═══ Records for the task ═══

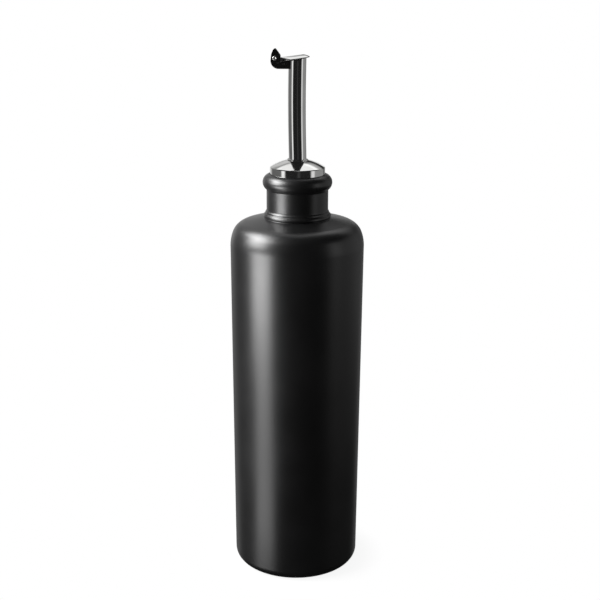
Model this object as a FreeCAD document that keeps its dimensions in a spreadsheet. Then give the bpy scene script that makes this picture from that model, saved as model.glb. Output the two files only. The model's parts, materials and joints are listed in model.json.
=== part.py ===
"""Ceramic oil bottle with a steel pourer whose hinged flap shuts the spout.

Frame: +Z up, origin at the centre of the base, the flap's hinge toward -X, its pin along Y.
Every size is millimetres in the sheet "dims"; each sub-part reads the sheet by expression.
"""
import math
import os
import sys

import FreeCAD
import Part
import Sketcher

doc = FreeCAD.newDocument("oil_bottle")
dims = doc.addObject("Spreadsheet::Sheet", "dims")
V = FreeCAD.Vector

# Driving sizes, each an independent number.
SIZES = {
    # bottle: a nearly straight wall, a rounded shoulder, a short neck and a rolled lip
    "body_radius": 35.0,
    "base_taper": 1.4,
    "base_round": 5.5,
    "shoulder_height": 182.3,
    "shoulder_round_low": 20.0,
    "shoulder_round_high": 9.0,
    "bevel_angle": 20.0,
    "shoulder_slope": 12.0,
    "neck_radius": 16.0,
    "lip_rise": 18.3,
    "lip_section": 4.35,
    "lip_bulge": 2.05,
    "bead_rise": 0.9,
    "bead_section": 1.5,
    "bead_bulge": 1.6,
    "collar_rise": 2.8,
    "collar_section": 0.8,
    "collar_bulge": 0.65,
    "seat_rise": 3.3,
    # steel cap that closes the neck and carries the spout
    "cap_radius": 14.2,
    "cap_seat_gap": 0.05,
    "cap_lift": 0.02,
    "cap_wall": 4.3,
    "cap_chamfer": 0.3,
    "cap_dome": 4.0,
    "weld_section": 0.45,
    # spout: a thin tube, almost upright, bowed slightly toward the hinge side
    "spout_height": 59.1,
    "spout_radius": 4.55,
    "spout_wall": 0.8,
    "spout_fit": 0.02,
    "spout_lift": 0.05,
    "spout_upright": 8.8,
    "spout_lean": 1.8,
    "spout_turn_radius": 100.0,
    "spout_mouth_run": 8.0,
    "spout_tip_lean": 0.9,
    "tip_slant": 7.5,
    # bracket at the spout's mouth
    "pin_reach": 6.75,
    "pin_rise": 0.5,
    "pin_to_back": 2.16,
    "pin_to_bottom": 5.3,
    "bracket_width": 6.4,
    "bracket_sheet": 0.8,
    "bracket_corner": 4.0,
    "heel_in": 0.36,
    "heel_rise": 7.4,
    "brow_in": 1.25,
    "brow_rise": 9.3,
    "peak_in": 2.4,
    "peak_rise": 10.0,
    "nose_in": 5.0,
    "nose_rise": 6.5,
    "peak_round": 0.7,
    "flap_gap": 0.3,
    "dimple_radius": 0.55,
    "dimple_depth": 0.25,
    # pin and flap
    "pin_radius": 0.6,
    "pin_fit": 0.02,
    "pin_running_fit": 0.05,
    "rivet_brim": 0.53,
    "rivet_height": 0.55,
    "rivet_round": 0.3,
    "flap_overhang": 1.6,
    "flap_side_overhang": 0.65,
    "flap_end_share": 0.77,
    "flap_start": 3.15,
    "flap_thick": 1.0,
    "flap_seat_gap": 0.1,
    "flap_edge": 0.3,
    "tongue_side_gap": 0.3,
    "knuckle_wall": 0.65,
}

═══
═══ Records for the task ═══

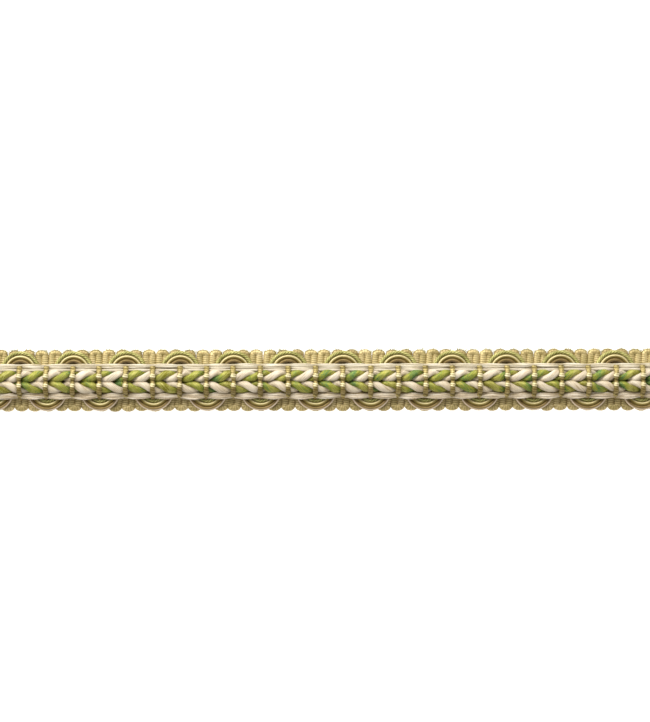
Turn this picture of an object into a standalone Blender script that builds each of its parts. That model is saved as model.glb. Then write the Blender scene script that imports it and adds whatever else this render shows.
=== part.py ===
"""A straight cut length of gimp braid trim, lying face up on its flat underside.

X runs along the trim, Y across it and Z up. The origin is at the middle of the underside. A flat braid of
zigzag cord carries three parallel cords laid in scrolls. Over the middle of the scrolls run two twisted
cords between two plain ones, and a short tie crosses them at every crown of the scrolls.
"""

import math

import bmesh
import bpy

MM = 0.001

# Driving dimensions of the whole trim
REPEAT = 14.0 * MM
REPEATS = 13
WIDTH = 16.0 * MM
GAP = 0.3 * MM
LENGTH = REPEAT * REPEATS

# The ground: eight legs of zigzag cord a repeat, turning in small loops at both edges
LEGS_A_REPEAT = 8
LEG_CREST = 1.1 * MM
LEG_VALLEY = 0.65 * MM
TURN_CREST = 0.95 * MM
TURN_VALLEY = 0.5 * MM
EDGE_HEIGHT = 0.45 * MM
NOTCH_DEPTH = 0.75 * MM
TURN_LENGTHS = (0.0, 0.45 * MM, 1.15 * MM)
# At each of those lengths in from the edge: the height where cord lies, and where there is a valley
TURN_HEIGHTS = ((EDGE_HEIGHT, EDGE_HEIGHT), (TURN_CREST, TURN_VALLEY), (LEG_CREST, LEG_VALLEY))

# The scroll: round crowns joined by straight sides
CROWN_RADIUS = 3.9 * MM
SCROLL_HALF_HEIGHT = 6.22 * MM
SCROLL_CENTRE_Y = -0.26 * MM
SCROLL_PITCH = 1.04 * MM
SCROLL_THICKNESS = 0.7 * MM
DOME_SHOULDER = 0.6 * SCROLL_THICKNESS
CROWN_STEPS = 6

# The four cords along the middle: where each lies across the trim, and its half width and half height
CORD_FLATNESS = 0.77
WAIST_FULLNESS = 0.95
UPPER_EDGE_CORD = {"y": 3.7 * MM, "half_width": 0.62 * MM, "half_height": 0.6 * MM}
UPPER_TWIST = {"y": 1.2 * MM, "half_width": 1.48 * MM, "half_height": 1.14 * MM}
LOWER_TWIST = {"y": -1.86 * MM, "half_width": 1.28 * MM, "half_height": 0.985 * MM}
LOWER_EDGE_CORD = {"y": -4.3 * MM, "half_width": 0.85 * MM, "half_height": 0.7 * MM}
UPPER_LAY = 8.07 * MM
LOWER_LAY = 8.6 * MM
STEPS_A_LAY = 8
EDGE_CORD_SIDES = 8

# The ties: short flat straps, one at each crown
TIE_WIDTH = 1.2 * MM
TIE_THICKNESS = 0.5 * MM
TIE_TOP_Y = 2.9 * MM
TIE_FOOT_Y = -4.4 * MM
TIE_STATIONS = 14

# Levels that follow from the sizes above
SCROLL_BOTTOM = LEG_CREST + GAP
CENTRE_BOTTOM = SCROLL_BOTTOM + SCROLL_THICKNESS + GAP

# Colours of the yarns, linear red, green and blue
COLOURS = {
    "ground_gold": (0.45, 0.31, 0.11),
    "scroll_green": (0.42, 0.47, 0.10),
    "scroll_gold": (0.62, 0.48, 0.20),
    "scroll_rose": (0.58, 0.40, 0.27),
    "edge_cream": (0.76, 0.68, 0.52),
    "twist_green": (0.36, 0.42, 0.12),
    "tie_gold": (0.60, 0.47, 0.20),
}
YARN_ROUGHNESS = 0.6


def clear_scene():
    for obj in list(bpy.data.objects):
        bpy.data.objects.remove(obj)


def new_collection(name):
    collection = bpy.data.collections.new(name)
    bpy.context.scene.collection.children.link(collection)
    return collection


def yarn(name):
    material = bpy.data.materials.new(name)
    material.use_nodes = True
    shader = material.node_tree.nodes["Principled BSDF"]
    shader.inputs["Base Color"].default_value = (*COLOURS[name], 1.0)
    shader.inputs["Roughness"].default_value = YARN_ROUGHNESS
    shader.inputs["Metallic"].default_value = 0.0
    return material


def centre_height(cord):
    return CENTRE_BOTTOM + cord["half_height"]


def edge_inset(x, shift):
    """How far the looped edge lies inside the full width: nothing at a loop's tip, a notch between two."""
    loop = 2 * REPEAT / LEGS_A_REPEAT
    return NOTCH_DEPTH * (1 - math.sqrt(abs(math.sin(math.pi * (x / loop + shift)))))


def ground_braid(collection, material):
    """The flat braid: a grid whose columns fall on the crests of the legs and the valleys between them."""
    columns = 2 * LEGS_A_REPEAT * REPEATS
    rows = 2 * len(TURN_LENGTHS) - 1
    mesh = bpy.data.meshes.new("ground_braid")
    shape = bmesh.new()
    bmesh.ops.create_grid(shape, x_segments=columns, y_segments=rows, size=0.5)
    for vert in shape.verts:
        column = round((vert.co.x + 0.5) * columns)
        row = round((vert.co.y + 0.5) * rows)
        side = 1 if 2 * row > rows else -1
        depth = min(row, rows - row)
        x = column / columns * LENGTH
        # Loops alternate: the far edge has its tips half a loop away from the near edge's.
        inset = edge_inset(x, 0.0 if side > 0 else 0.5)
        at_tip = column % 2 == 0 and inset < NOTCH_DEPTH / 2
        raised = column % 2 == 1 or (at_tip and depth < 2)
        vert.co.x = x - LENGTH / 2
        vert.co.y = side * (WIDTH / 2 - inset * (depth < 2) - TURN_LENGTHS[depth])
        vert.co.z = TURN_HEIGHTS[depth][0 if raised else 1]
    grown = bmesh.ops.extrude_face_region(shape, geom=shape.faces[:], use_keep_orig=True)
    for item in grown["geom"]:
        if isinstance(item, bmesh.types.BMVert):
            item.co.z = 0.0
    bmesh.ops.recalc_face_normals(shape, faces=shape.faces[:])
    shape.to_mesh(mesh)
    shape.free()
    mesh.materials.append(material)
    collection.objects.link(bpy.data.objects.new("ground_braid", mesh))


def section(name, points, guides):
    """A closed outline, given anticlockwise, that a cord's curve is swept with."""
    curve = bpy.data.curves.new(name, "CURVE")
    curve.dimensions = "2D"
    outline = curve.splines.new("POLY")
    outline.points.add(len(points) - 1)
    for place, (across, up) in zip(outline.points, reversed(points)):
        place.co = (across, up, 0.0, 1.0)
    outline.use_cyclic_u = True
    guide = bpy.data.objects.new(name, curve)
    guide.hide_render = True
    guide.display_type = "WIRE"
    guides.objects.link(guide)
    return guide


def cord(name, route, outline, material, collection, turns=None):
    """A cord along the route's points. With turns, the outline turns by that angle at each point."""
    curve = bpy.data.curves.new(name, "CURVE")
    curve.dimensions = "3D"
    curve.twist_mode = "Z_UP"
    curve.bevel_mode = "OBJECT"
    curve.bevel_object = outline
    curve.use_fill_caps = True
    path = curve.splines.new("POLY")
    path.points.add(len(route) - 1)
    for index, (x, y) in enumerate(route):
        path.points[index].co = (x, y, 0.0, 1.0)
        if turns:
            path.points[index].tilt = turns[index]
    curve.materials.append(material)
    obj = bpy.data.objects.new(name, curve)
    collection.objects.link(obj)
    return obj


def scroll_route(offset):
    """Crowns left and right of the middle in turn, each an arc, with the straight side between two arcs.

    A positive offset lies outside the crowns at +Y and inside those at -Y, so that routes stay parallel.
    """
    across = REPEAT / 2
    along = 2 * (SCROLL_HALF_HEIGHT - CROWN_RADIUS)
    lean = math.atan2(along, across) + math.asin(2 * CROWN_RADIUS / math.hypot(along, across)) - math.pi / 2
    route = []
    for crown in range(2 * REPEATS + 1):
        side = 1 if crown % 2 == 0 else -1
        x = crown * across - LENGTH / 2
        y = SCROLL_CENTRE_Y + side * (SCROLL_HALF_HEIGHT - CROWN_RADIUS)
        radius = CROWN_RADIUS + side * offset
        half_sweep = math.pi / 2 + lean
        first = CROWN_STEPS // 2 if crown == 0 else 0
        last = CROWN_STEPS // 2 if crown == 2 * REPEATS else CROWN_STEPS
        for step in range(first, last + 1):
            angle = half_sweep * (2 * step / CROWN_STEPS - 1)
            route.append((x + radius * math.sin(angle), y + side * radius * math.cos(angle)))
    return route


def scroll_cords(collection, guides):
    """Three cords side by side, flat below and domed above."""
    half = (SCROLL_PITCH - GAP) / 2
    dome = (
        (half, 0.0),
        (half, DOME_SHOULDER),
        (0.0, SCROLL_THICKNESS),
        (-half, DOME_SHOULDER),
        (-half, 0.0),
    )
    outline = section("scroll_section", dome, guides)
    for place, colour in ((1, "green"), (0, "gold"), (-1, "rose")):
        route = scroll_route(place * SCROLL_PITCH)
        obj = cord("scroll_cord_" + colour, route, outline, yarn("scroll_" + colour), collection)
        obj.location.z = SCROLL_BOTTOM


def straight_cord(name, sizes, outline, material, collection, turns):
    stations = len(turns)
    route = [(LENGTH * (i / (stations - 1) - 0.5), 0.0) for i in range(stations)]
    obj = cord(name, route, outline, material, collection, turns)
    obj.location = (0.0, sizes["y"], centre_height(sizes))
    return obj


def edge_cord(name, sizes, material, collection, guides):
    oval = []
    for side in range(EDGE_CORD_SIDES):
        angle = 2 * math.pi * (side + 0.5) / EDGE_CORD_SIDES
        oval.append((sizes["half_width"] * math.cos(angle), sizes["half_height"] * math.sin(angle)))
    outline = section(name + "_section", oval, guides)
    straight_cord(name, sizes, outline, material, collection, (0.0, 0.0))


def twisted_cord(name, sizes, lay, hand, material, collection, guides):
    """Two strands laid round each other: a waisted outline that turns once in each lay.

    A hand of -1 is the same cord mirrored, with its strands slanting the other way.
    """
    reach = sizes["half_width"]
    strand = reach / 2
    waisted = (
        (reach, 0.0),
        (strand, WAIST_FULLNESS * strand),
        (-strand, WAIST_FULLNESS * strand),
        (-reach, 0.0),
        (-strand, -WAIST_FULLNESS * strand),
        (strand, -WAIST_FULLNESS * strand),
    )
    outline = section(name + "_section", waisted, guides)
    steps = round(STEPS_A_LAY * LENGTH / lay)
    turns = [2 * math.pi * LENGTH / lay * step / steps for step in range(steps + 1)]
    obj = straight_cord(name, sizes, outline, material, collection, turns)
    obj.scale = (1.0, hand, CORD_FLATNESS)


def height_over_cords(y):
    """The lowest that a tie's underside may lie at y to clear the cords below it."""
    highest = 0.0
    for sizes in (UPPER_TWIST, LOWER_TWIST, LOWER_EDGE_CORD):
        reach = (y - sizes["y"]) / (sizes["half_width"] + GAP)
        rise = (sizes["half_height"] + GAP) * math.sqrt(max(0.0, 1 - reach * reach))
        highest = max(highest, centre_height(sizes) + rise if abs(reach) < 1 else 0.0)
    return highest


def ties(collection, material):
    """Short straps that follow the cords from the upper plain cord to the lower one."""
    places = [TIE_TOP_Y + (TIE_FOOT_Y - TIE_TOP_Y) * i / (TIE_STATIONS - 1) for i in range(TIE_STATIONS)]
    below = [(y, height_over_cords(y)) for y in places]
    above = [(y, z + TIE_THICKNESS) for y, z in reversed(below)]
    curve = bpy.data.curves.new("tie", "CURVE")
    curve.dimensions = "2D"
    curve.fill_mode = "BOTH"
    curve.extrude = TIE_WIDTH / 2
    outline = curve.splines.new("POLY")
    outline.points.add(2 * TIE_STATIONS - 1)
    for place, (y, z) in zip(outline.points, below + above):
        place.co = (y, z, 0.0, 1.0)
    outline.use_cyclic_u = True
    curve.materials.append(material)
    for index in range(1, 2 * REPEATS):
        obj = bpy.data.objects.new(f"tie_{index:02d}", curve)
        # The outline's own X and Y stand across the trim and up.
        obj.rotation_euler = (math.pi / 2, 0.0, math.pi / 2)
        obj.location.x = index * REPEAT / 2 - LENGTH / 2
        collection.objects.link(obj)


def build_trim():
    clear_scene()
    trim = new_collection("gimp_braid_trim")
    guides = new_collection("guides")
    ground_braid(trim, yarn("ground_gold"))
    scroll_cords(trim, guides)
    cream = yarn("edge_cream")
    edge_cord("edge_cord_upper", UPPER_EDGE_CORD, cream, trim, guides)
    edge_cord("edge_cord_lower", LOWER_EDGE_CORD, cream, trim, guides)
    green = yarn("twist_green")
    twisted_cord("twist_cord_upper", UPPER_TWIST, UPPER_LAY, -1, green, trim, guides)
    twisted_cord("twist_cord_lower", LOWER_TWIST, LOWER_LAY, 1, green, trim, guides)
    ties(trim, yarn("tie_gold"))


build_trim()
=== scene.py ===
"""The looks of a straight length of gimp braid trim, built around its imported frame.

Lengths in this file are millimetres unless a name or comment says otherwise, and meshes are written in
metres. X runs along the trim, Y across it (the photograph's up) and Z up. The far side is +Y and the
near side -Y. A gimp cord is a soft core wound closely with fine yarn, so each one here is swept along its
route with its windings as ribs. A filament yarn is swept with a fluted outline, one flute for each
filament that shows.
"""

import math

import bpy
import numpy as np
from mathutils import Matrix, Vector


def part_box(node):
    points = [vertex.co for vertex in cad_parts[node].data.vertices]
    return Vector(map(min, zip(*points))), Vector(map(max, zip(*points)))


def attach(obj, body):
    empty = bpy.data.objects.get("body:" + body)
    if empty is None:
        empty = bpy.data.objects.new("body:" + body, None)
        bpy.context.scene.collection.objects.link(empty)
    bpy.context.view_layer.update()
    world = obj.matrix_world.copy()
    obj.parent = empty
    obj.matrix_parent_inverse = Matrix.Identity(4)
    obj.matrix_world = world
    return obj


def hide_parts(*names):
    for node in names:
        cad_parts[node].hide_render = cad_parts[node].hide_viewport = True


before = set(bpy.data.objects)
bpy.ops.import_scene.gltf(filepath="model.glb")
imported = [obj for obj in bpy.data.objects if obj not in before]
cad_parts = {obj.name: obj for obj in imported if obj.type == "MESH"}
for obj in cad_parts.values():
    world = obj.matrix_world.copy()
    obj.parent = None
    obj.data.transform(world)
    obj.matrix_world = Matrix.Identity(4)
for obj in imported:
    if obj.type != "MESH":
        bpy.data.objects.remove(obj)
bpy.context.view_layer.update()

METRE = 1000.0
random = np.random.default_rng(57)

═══

Problem requirements — Your task is to output exactly the lines from the one with "Model this object" through the one with "shuts the spout.", counting both ends.

Written solution —
Model this object as a FreeCAD document that keeps its dimensions in a spreadsheet. Then give the bpy scene script that makes this picture from that model, saved as model.glb. Output the two files only. The model's parts, materials and joints are listed in model.json.
=== part.py ===
"""Ceramic oil bottle with a steel pourer whose hinged flap shuts the spout.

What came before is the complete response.